# GIVEN PROBLEM:
Give a verbatim quotation of every record.

# RAW RECORDS:
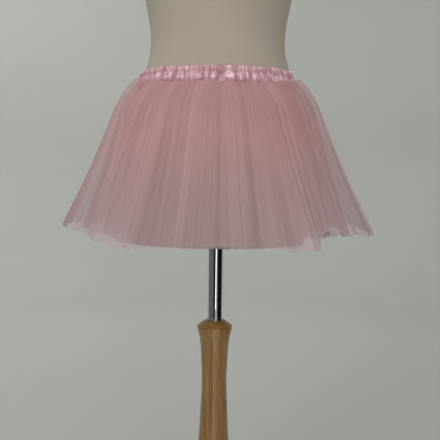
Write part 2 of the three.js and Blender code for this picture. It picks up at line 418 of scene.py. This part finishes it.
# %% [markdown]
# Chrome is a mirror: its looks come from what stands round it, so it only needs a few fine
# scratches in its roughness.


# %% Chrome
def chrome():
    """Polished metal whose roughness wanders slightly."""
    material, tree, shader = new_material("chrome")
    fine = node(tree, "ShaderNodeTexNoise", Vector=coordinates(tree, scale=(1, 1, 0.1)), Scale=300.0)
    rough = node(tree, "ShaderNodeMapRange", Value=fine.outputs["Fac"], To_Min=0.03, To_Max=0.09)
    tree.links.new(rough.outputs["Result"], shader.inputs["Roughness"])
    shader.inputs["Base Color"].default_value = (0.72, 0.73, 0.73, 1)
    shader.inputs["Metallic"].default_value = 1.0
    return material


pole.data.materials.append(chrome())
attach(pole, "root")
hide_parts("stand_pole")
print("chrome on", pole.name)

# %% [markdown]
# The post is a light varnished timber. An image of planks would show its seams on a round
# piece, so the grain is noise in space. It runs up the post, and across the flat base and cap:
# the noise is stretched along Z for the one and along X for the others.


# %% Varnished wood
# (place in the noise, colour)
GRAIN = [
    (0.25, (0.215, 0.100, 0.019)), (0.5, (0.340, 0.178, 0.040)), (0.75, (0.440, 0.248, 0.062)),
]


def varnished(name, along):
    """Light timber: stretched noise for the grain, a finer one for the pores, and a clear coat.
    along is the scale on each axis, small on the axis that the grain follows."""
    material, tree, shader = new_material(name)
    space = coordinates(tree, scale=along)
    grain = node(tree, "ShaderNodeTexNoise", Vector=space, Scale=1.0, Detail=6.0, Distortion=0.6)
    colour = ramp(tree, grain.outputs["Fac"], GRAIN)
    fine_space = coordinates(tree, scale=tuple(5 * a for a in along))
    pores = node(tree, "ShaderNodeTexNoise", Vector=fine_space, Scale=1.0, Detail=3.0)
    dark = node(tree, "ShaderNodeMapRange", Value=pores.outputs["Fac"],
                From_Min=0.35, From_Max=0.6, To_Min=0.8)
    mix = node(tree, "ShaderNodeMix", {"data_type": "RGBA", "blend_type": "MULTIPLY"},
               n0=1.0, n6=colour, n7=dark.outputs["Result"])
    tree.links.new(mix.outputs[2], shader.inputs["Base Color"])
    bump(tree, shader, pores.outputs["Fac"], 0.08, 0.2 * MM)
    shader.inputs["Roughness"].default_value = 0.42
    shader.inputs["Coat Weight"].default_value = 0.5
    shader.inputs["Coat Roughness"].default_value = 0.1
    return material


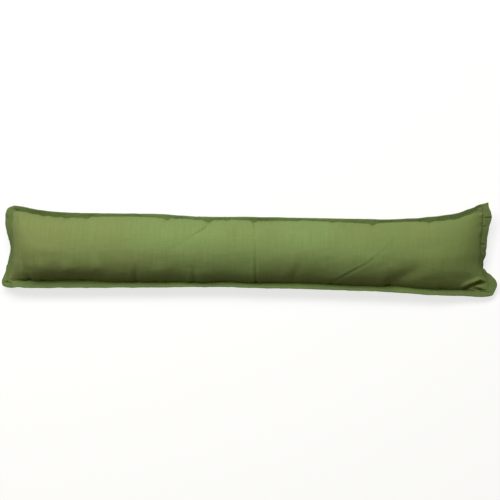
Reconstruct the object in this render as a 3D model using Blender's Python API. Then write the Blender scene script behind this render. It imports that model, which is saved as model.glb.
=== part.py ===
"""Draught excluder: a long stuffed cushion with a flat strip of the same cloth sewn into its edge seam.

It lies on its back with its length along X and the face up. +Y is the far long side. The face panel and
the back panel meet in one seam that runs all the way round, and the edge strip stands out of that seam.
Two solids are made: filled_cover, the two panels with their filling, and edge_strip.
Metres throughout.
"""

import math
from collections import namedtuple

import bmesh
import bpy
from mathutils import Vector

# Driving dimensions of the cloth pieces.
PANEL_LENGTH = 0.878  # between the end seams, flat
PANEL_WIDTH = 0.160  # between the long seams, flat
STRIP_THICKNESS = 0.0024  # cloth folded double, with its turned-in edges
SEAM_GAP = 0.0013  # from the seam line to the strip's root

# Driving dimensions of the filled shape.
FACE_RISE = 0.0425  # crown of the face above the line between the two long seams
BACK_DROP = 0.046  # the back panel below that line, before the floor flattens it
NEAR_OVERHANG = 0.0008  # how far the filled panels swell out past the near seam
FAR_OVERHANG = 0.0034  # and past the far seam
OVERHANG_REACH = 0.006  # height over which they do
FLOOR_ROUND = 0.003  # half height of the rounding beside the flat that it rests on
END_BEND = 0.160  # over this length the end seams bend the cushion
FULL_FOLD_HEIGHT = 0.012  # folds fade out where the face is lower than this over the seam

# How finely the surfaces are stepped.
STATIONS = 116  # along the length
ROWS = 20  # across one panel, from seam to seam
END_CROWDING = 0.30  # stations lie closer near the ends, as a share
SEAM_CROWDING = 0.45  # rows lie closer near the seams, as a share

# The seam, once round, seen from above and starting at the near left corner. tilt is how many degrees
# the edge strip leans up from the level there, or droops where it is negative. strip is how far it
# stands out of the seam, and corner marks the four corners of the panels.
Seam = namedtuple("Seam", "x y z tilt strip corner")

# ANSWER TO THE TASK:
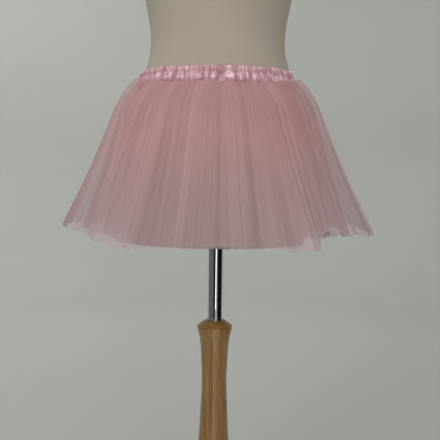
Write part 2 of the three.js and Blender code for this picture. It picks up at line 418 of scene.py. This part finishes it.
# %% [markdown]
# Chrome is a mirror: its looks come from what stands round it, so it only needs a few fine
# scratches in its roughness.


# %% Chrome
def chrome():
    """Polished metal whose roughness wanders slightly."""
    material, tree, shader = new_material("chrome")
    fine = node(tree, "ShaderNodeTexNoise", Vector=coordinates(tree, scale=(1, 1, 0.1)), Scale=300.0)
    rough = node(tree, "ShaderNodeMapRange", Value=fine.outputs["Fac"], To_Min=0.03, To_Max=0.09)
    tree.links.new(rough.outputs["Result"], shader.inputs["Roughness"])
    shader.inputs["Base Color"].default_value = (0.72, 0.73, 0.73, 1)
    shader.inputs["Metallic"].default_value = 1.0
    return material


pole.data.materials.append(chrome())
attach(pole, "root")
hide_parts("stand_pole")
print("chrome on", pole.name)

# %% [markdown]
# The post is a light varnished timber. An image of planks would show its seams on a round
# piece, so the grain is noise in space. It runs up the post, and across the flat base and cap:
# the noise is stretched along Z for the one and along X for the others.


# %% Varnished wood
# (place in the noise, colour)
GRAIN = [
    (0.25, (0.215, 0.100, 0.019)), (0.5, (0.340, 0.178, 0.040)), (0.75, (0.440, 0.248, 0.062)),
]


def varnished(name, along):
    """Light timber: stretched noise for the grain, a finer one for the pores, and a clear coat.
    along is the scale on each axis, small on the axis that the grain follows."""
    material, tree, shader = new_material(name)
    space = coordinates(tree, scale=along)
    grain = node(tree, "ShaderNodeTexNoise", Vector=space, Scale=1.0, Detail=6.0, Distortion=0.6)
    colour = ramp(tree, grain.outputs["Fac"], GRAIN)
    fine_space = coordinates(tree, scale=tuple(5 * a for a in along))
    pores = node(tree, "ShaderNodeTexNoise", Vector=fine_space, Scale=1.0, Detail=3.0)
    dark = node(tree, "ShaderNodeMapRange", Value=pores.outputs["Fac"],
                From_Min=0.35, From_Max=0.6, To_Min=0.8)
    mix = node(tree, "ShaderNodeMix", {"data_type": "RGBA", "blend_type": "MULTIPLY"},
               n0=1.0, n6=colour, n7=dark.outputs["Result"])
    tree.links.new(mix.outputs[2], shader.inputs["Base Color"])
    bump(tree, shader, pores.outputs["Fac"], 0.08, 0.2 * MM)
    shader.inputs["Roughness"].default_value = 0.42
    shader.inputs["Coat Weight"].default_value = 0.5
    shader.inputs["Coat Roughness"].default_value = 0.1
    return material


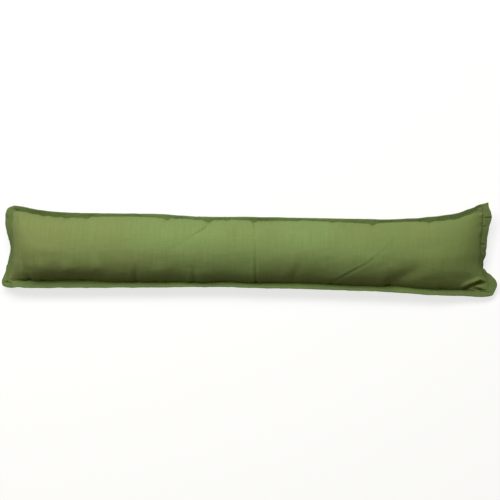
Reconstruct the object in this render as a 3D model using Blender's Python API. Then write the Blender scene script behind this render. It imports that model, which is saved as model.glb.
=== part.py ===
"""Draught excluder: a long stuffed cushion with a flat strip of the same cloth sewn into its edge seam.

It lies on its back with its length along X and the face up. +Y is the far long side. The face panel and
the back panel meet in one seam that runs all the way round, and the edge strip stands out of that seam.
Two solids are made: filled_cover, the two panels with their filling, and edge_strip.
Metres throughout.
"""

import math
from collections import namedtuple

import bmesh
import bpy
from mathutils import Vector

# Driving dimensions of the cloth pieces.
PANEL_LENGTH = 0.878  # between the end seams, flat
PANEL_WIDTH = 0.160  # between the long seams, flat
STRIP_THICKNESS = 0.0024  # cloth folded double, with its turned-in edges
SEAM_GAP = 0.0013  # from the seam line to the strip's root

# Driving dimensions of the filled shape.
FACE_RISE = 0.0425  # crown of the face above the line between the two long seams
BACK_DROP = 0.046  # the back panel below that line, before the floor flattens it
NEAR_OVERHANG = 0.0008  # how far the filled panels swell out past the near seam
FAR_OVERHANG = 0.0034  # and past the far seam
OVERHANG_REACH = 0.006  # height over which they do
FLOOR_ROUND = 0.003  # half height of the rounding beside the flat that it rests on
END_BEND = 0.160  # over this length the end seams bend the cushion
FULL_FOLD_HEIGHT = 0.012  # folds fade out where the face is lower than this over the seam

# How finely the surfaces are stepped.
STATIONS = 116  # along the length
ROWS = 20  # across one panel, from seam to seam
END_CROWDING = 0.30  # stations lie closer near the ends, as a share
SEAM_CROWDING = 0.45  # rows lie closer near the seams, as a share

# The seam, once round, seen from above and starting at the near left corner. tilt is how many degrees
# the edge strip leans up from the level there, or droops where it is negative. strip is how far it
# stands out of the seam, and corner marks the four corners of the panels.
Seam = namedtuple("Seam", "x y z tilt strip corner")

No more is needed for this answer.